YARN is a distributed resource management system. YARN is the core component of the Hadoop system. YARN manages resources in Hadoop clusters, and schedules and monitors jobs in the clusters.
Components
Component | Description |
ResourceManager | Manages and schedules cluster resources and allocates resources for various types of jobs that are running on YARN. For a non-high availability (HA) Hadoop cluster, ResourceManager is deployed on the master node of the cluster. For an HA Hadoop cluster, ResourceManagers are deployed on multiple master nodes of the cluster. |
NodeMananger | Manages and monitors node resources and runs jobs on nodes. NodeManagers are deployed on core or task nodes of a Hadoop cluster. |
MapReduce History Server (MRHistoryServer) | Parses the metrics of a MapReduce job, displays the job status, and periodically deletes expired aggregation logs. |
TimelineServer | Collects the metrics of a job and displays the job status. Note The component is used to only monitor the resource usage of a single job. It does not cause failures in the development, running, and submission of data jobs. |
WebAppProxyServer | Is responsible for the redirection to the URL of a job. It reduces the probability of web-based attacks. |
ApplicationMaster | Handles transactions related to applications.
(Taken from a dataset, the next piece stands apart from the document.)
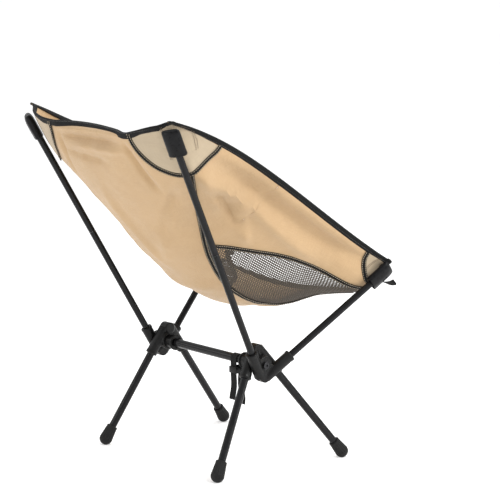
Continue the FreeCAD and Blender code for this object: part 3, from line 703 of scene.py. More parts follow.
def thicken(piece, thickness, offset=0.0):
    wall = piece.modifiers.new("thickness", "SOLIDIFY")
    wall.thickness, wall.offset, wall.use_even_offset = thickness, offset, False
    return wall


def outward_up(shape, outward_at):
    """Turns an open sheet's faces so that they look away from the sitter."""
    face = max(shape.faces, key=lambda candidate: candidate.calc_area())
    face.normal_update()
    middle = face.calc_center_median()
    if face.normal.dot(outward_at(middle)) < 0:
        bmesh.ops.reverse_faces(shape, faces=shape.faces)


def cloth_panel(name, low, high, shares, side, finish, thickness, lift=0.0, spacing=0.0032):
    """A sheet of the sling between two lines, each a function of the share, on one side of the chair."""
    first, last = shares
    width = float(np.linalg.norm(sling_surface(low(np.array(mix(first, last, 0.5))), mix(first, last, 0.5))
                                 - sling_surface(high(np.array(mix(first, last, 0.5))), mix(first, last, 0.5))))
    columns = max(3, round(width * 1.15 / spacing))
    rows = max(3, round((last - first) * SLING_LENGTH / spacing))
    shape, sideways, forward = lattice(columns, rows)
    share = mix(first, last, forward)
    across = side * mix(low(share), high(share), sideways)
    measured = lay_out(shape, sling_spot(across, share, lift), columns, rows)
    shape.normal_update()
    middle = side * 0.5 * (low(np.array(0.5)) + high(np.array(0.5)))
    facing = Vector((0, 0.5, -1)) + Vector((side * 0.6, 0, 0)) * (abs(float(middle)) > 0.3)
    outward_up(shape, lambda spot: facing)
    piece = add_piece(name, shape, finish)
    thicken(piece, thickness)
    return piece, measured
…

For example, ApplicationMaster schedules resources obtained from ResourceManager and communicates with NodeManagers to monitor and manage resources. |
Benefits
- By default, YARN is deployed in HA mode in an HA Hadoop cluster.
- O&M is convenient.
You can add NodeManagers, decommission NodeManagers, and perform a rolling restart on NodeManagers in the E-MapReduce (EMR) console.
- Monitoring and alerting are supported.
YARN can monitor various metrics and report alerts based on alert rules.
- Graceful decommission of NodeManagers is supported.
If graceful decommission is enabled, YARN does not decommission a NodeManager within a specific period of time until all running tasks on the node are completed.